Molina produced just seven knockouts in his first 18 professional fights, but he’ll encounter an opponent, though talented, who doesn’t take the best shot.
Khan contends he’ll be much more focused on defense during his first fight since Philadelphia’s Danny Garcia (25-0, 16 KOs) knocked him out in the fourth round July 14 in Las Vegas. Molina suspects Khan will revert to what he knows once they start trading shots Saturday night at the Los Angeles Sports Arena.

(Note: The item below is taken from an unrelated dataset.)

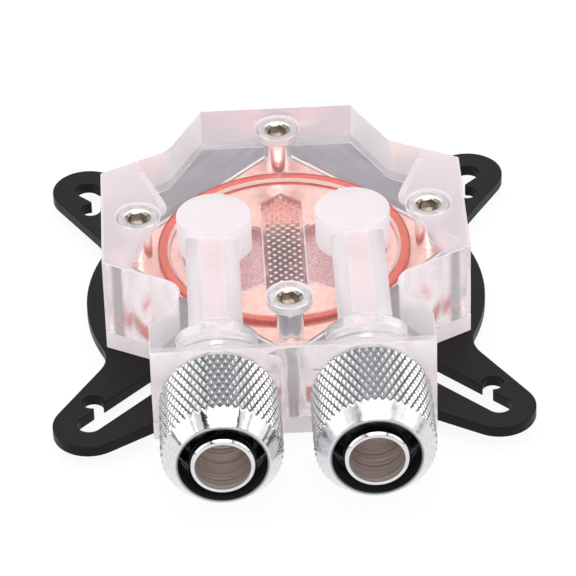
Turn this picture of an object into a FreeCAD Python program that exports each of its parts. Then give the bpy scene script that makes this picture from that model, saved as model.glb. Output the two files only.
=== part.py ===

“I think he’s going to go out there with that game plan, to be more defensive,” Molina said. “But like Mike Tyson says, everybody’s got a game plan until you get punched in the face. I know Amir Khan loves to fight, so I think once we start putting those shots on him, he’s going to be in there. Like I said, we’re going to go to war.
“I’m willing to walk through hell and back. This is my shot. This is my opportunity, so I know I’ve got to be smart about it. I just can’t go in there and just attack, attack. I’ve got to be smart about it. I know he’s a good boxer, so we have a great game plan for him and we’re going to execute it on Saturday.”
Molina admits, though, that Khan (26-3, 18 KOs) is by far the best boxer he has been scheduled to face during his five-year pro career. He understands that he has a lot to prove against a former WBA junior welterweight champion, particularly since he fought to an eight-round split draw with Mexico’s Juan Montiel (5-6-3, 2 KOs) just 16 months ago in Las Vegas.
“It’s a huge step up,” Molina said. “This fight right here, me beating Khan, is going to catapult me to that level where everybody’s going to know who I am. And that’s why this fight means so much to me. Like I said, Amir is a world-class fighter and me being in with a fighter on his level, it’s only going to make my boxing ability even greater.”